HINCKLEY — The sun wasn’t shining Wednesday afternoon, but the lights were still on at the Maine Academy of Natural Sciences, where the school recently installed more than 200 electricity-generating solar panels.
The panels are part of a $7 million renovation and expansion at the Charles E. Moody School, a former grammar school on the Good Will-Hinckley campus that is now home to the charter high school.
“The reason we had to expand was the demand,” said Rob Moody, interim president of Good Will-Hinckley and the Maine Academy of Natural Sciences, during a tour of the building Wednesday. “There are a lot of kids that want to come here, so we had to find a place to fit 200-plus kids.”
The school’s current enrollment is about 125 students, according to Moody, and the school hopes to expand to a student population of about 200 in the next three years. It is on the Good Will-Hinckley campus, which is also home to the L.C. Bates Museum, the Glenn Stratton Learning Center and the College Step Up Program.
‘A REAL FEELING OF COMMUNITY’
Students and parents at a ribbon-cutting Wednesday said they were pleased with the renovated building, although some had reservations about growing the student population.
“I know it’s good for a school to grow, but right now we have a real feeling of community because we’re small,” said junior Hannes Moll of Windsor. “I feel like that could decline a little with more kids.”
Moll’s mother, Leanne Moll, who was also at the ceremony, said the school has helped her son’s self-confidence and also helped her as a single parent.
“It’s hard as a single mom to raise a son, but the male teachers here are really role models and have really been a good connection,” she said.
“I was like, ‘Wow,’ ” Moll said, describing her reaction when she walked into the updated building for the first time. “Before they had really tiny classrooms, but they made it work. The building is only as good as the people in it, and I think (the staff members here) are already doing a really good job.”

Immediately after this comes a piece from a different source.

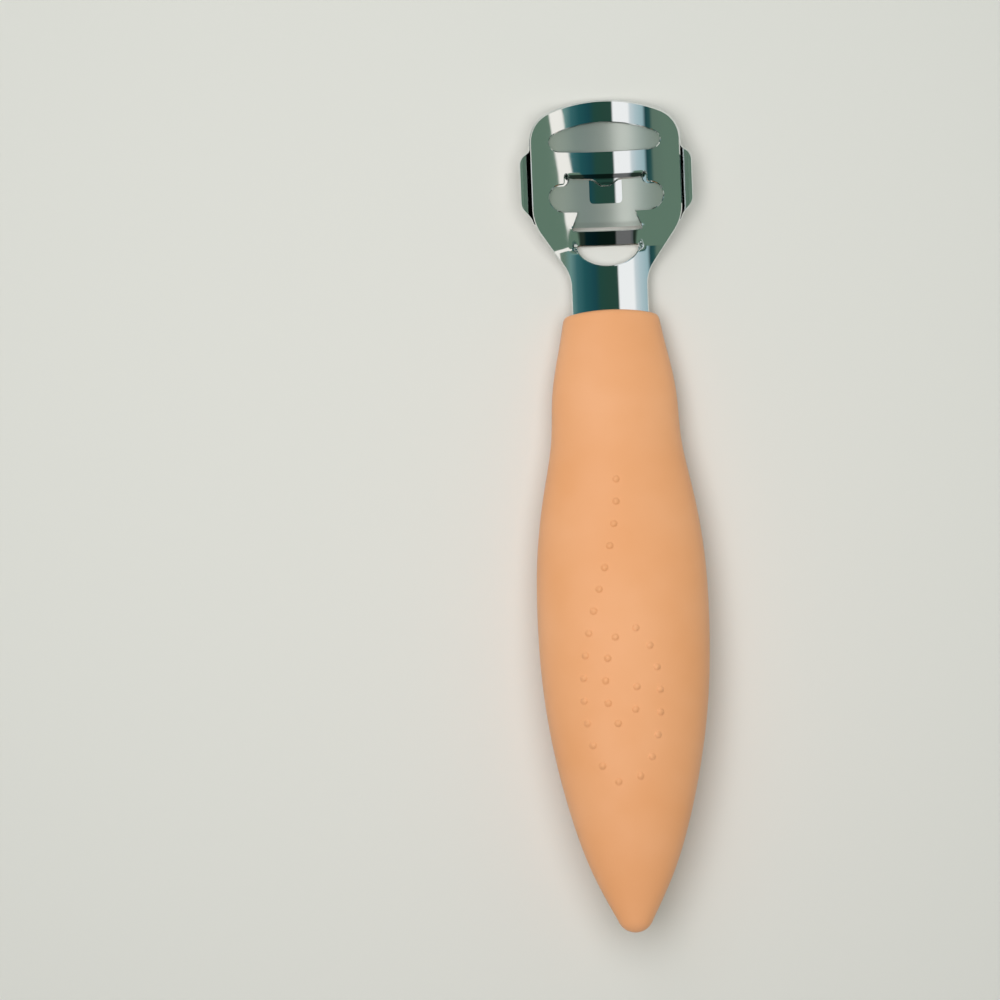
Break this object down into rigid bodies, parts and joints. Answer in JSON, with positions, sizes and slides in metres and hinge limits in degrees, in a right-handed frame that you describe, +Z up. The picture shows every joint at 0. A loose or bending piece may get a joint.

The renovation of the Moody School into a home for the charter school has been in the works since the school opened in 2012 as the state’s first charter high school, Moody said.
‘FOCUS ON SUSTAINABILITY’
The building was built around 1905 as part of the Good Will-Hinckley Home for Boys and Girls, a home and farm where orphaned and needy children could get an education. The residential school closed in 2009, citing financial reasons, and the charter school opened in its place in 2012. The school is open to students from around the state and offers a curriculum based in agriculture, forestry and hands-on learning.
“The focus on sustainability is part of our mission,” Moody said. “We’re teaching that in the classroom, and this is one way of carrying out what we are teaching.”
He said the century-old Moody School, which was placed on the National Register of Historic Places in 1986, was in good condition when renovations began in 2012. The exposed brick of the old building can still be seen within the walls of the new structure, which includes a 7,000-square-foot addition. The building is 23,350 square feet total and includes 17 classrooms and 267 photovoltaic panels – solar panels that use the sun’s energy to generate electricity.
Members of the Good Will-Hinckley board of directors and contributors to a $10 million capital campaign funding the renovation and an endowment said they were excited about the building.
BUILDING IS ‘NET POSITIVE’
The Maine Academy of Natural Sciences “has had to turn students interested in attending the school away each of the past two years,” said Good Will-Hinckley board of directors Chairman Jack Moore. “Today we are on our way to achieving the vision of serving over 200 students from across Maine each year.”
“We are delighted to see Good Will-Hinckley take this exciting next step toward serving more Maine youth at the state’s first charter school,” said Greg Powell, chairman of the Harold Alfond Foundation, a contributor to the capital campaign.
The solar panels are expected to produce 91,000 kilowatt hours of electricity per year. The building is also “net-positive,” which means it generates more electricity than it will use. The remaining electricity can be used to run other buildings on the campus or can be sold back to the electrical grid.
The installation is one of several large solar projects to be built at academic facilities around the state in recent years. In 2012, Thomas College in Waterville erected what was at the time the largest solar panel system in the state with the installation of 700 solar panels on the roof of the Alfond Athletic Center. The panels continue to generate about 11 percent of the school’s electrical needs.
Unity College also has made strides in solar energy on its campus with solar panels on the Unity House, where the school’s president lives, and in residential facilities such as TerraHaus, a dormitory building that covers most of its heating costs with thermal solar panels.
Jennifer deHart, sustainability director at Unity College, said there are significant challenges to generating enough solar electricity to run an entire building.
“To put up enough panels to run a conventional building is way more than most buildings can accommodate,” she said. “So it requires you to first shrink the energy requirements of the building and then your solar array can be sized.”